Tonight, by the time he expertly popped open his vein with a needle and started squirting upwards of a pint of blood over the burning canvas and atop a vase of fake flowers as industrial pop blasted from his little boom box, faces began to pop in the windows. The dollhouse-type structure was burning dangerously close to the awning. So was the red flag Monty was swinging.
“We’re all Monty Cantsin,” the stalwart crew shouted in un-unison at the end. That name is sort of like the “Tony Clifton” of Neonism, a movement Kantor says to have founded.
In a philosophy anticipating that of free software and open source, anyone should perform in his name and thus contribute to and participate in his fame and achievements.

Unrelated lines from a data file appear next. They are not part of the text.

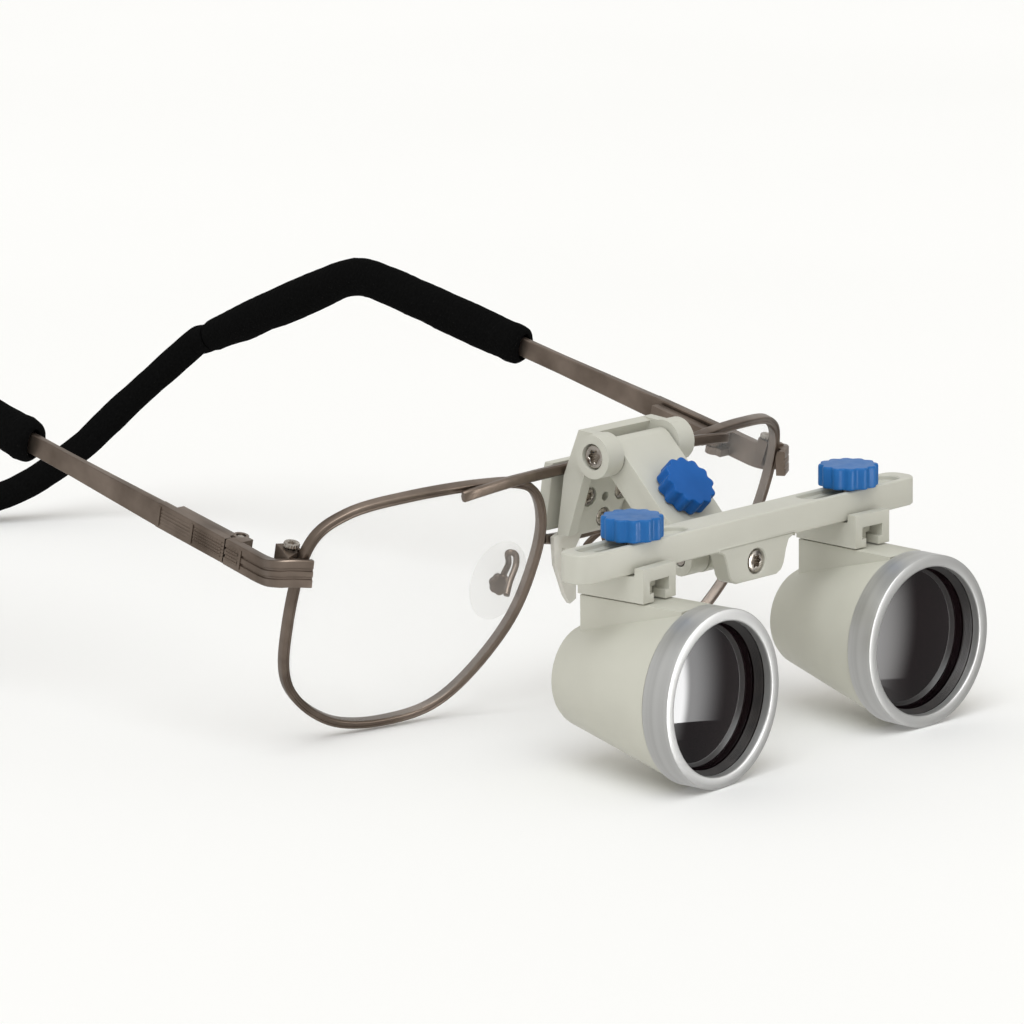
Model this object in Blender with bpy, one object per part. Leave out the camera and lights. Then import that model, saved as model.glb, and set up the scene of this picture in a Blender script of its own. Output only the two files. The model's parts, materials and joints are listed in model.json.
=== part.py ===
"""Flip-up dental loupes on a spectacle frame, with a head strap.

The design is in millimetres: X towards the wearer's left, Y back from the front face of the
loupes, Z up from the table that the loupes and the spectacle rims stand on. Each solid is
turned into metres when it is made, and moved so that Y = 0 is the middle of the footprint,
with the strap left out.
A piece's origin is on the axis that it turns or slides on.
"""
import math

import bmesh
import bpy
from mathutils import Matrix, Vector

MM = 0.001
GAP = 0.3
MIDDLE_Y = 114.655
SIDES = {"left": 1, "right": -1}
X_AXIS = Vector((1, 0, 0))
Y_AXIS = Vector((0, 1, 0))
Z_AXIS = Vector((0, 0, 1))

# Binocular barrels: a tapered housing with a flat pad on top and a metal ring in front.
RING_R = 16.1
RING_WIDTH = 5.5
RING_OPENING_R = 14.2
BARREL_LENGTH = 32.0
BARREL_FRONT_R = 15.7
BARREL_REAR_R = 9.4
WORKING_DISTANCE = 500.0
BARREL_HALF_SPACING = 28.65
TOE_IN = math.atan(BARREL_HALF_SPACING / WORKING_DISTANCE)
PAD_HALF = 4.2
PAD_TOP = 31.7
RAIL_NECK_HALF = 1.3
RAIL_HALF = 2.3

# Slide bar across both barrels, and the slider that hangs each barrel from it.
BAR_HALF = 46.3
BAR_CORNER_R = 2.6
BAR_FRONT = 16.9
BAR_BACK = 23.7
BAR_BOTTOM = 36.9
BAR_TOP = 42.2
SLOT_Y = 20.3
SLOT_X = BARREL_HALF_SPACING + SLOT_Y * math.tan(TOE_IN)
SLOT_HALF_WIDTH = 1.6
BOSS_HALF = 2.9
PD_TRAVEL = 5.0
SLIDER_HALF = 4.6
KNOB_R = 5.6
KNOB_HEIGHT = 4.1
KNOB_LOBES = 12

# Flip hinge (top, on the bridge bracket) and tilt hinge (bottom, behind the slide bar).
FLIP = Vector((0, 46.4, 50.8))
TILT = Vector((0, 29.3, 33.2))
ARM_HALF = 7.2
ARM_TOP_R = 2.8
ARM_END_R = 3.0
LUG_HALF = 2.05
EAR_IN = 7.6
EAR_OUT = 10.0
EAR_BOSS_OUT = 11.8
EAR_BOSS_R = 4.1
LOCK_DISTANCE = 12.6

# Spectacle front.
LENS_CENTRE = Vector((38.7, 66.9, 24.35))
LENS_LEAN = math.radians(21.0)
LENS_WRAP = math.radians(12.0)
BASE_CURVE_R = 125.0
RIM_DEEP = 1.1
RIM_WIDE = 0.95
LENS_OUTLINE = (
    (-25.0, 15.5), (-18.0, 22.0), (-5.0, 24.4), (10.0, 24.4), (21.5, 22.0), (26.2, 15.0), (26.2, 5.0),
    (22.5, -8.0), (12.0, -21.5), (0.0, -24.6), (-13.0, -22.6), (-23.5, -13.5), (-26.4, 0.0),
)

# Temples: a straight bar, an ear bend and a tip, on a hinge at the end piece.
HINGE = Vector((65.1, 84.2, 37.4))
TEMPLE_RISE = math.radians(13.2)
EAR_BEND = math.radians(36.0)
BEND_START = 96.0
BEND_R = 22.0
TIP_LENGTH = 34.0
END_PIECE_HALF_UP = 2.5
TEMPLE_HALF_UP = 2.4
SLEEVE_START = 55.0
SLEEVE_END_R = 3.5
STRAP_R = 3.1

FINISHES = {
    "grey_plastic": ((0.58, 0.57, 0.52), 0.0, 0.42),
    "blue_plastic": ((0.01, 0.16, 0.52), 0.0, 0.35),
    "gunmetal": ((0.17, 0.13, 0.115), 0.9, 0.38),
    "turned_aluminium": ((0.62, 0.63, 0.64), 1.0, 0.32),
    "steel": ((0.55, 0.53, 0.50), 1.0, 0.25),
    "black_anodised": ((0.015, 0.011, 0.01), 0.3, 0.45),
    "glass": ((0.85, 0.9, 0.92), 0.0, 0.03),
    "clear_silicone": ((0.85, 0.85, 0.82), 0.0, 0.2),
    "clear_plastic": ((0.72, 0.71, 0.64), 0.0, 0.3),
    "black_fabric": ((0.006, 0.006, 0.006), 0.0, 0.9),
}


def clear_scene():
    for obj in list(bpy.data.objects):
        bpy.data.objects.remove(obj, do_unlink=True)


def finish_material(name):
    if name in bpy.data.materials:
        return bpy.data.materials[name]
    colour, metallic, roughness = FINISHES[name]
    material = bpy.data.materials.new(name)
    material.use_nodes = True
    shader = material.node_tree.nodes["Principled BSDF"]
    shader.inputs["Base Color"].default_value = (*colour, 1.0)
    shader.inputs["Metallic"].default_value = metallic
    shader.inputs["Roughness"].default_value = roughness
    return material


def make(name, bm, finish, pivot=(0, 0, 0)):
    """One named solid with its origin on its pivot."""
    pivot = Vector(pivot)
    bmesh.ops.recalc_face_normals(bm, faces=bm.faces)
    for vert in bm.verts:
        vert.co = (vert.co - pivot) * MM
    mesh = bpy.data.meshes.new(name)
    bm.to_mesh(mesh)
    bm.free()
    mesh.shade_smooth()
    mesh.set_sharp_from_angle(angle=math.radians(35))
    obj = bpy.data.objects.new(name, mesh)
    obj.location = (pivot - Y_AXIS * MIDDLE_Y) * MM
    if finish:
        mesh.materials.append(finish_material(finish))
    bpy.context.scene.collection.objects.link(obj)
    return obj


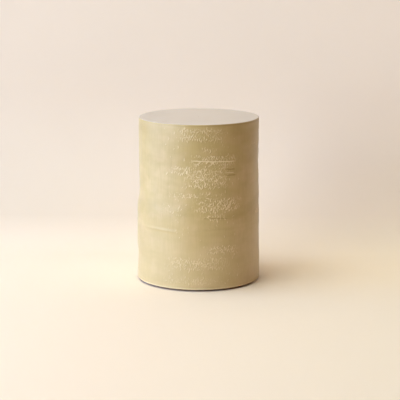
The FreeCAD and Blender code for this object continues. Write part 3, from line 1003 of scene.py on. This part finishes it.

Monty? Was that you? I have had no time to process all this yet, especially the part where we sort kitsch from performative kitsch, but did I mention the blood? Everywhere. Surely, the now thoroughly wine-bar’ed LES neighborhood hasn’t seen anything this disruptive in a while. They’ve got gym in the morning. What’s was all that noise, huh? (Photo: Marina Galperina/ANIMALNewYork)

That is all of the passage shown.